Live album & DVD by Jethro Tull
- Released: 2 November 2004
- Recorded: 30 August 1970
- Genre: Progressive rock; hard rock; blues rock; folk rock;
- Length: 59:31
- Label: Eagle
- Producer: Ian Anderson

Jethro Tull chronology
| The Jethro Tull Christmas Album (2003) | Nothing Is Easy: Live at the Isle of Wight 1970 (2004) | Aqualung Live (2005) |

= Nothing Is Easy: Live at the Isle of Wight 1970 =

2004 live album by Jethro Tull

Nothing Is Easy: Live at the Isle of Wight 1970 is a live album by Jethro Tull, released on 2 November 2004. It was recorded on the fifth and last day of the Isle of Wight Festival 1970, where Jethro Tull were second on the bill between The Moody Blues and Jimi Hendrix.

Professional ratings
Review scores
| Source | Rating |
| Allmusic | Star |
| The Encyclopedia of Popular Music | Star |
| Progressive World | Star |

==Track listing==

| No. | Title | Original album | Length |
|---|---|---|---|
| 1. | "My Sunday Feeling" | This Was | 5:22 |
| 2. | "My God" (with flute solo) | Aqualung | 7:33 |
| 3. | "With You There to Help Me" (with piano solo (By kind permission of...)) | Benefit | 10:00 |
| 4. | "To Cry You a Song" | Benefit | 5:42 |
| 5. | "Bourée" (instrumental) | Stand Up | 4:36 |
| 6. | "Dharma for One" (with drum solo) | This Was | 10:10 |
| 7. | "Nothing Is Easy" | Stand Up | 5:38 |
| 8. | "We Used to Know / For a Thousand Mothers" (with guitar solo between both tracks) | Stand Up | 10:37 |

== Personnel ==
- Jethro Tull
- Ian Anderson – acoustic guitar, flute, vocals
- Glenn Cornick – bass
- Clive Bunker – drums
- Martin Barre – guitars
- John Evan – keyboards

== DVD ==

Like Living with the Past, this album is both a CD and a DVD.
The DVD was released 22 March 2005, and contains many of same songs as the CD.

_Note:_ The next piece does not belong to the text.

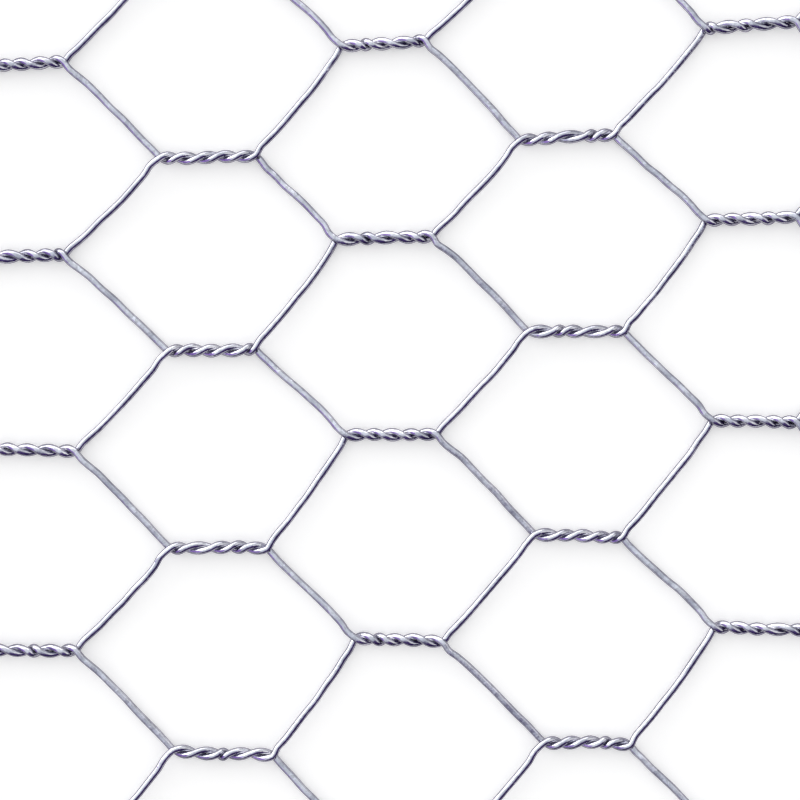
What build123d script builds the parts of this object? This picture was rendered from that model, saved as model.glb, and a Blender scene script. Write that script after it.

1. "Bourée" (from the soundcheck)
2. "My Sunday Feeling" – 4:52
3. "A Song for Jeffrey" – 2:44 (from The Rolling Stones Rock and Roll Circus in 1968)
4. "My God" – 9:47
5. "Dharma for One" – 14:51 (full-length version)
6. "Nothing Is Easy" – 5:48
7. "We Used to Know / For a Thousand Mothers" – 8:52 (with guitar solo between both tracks)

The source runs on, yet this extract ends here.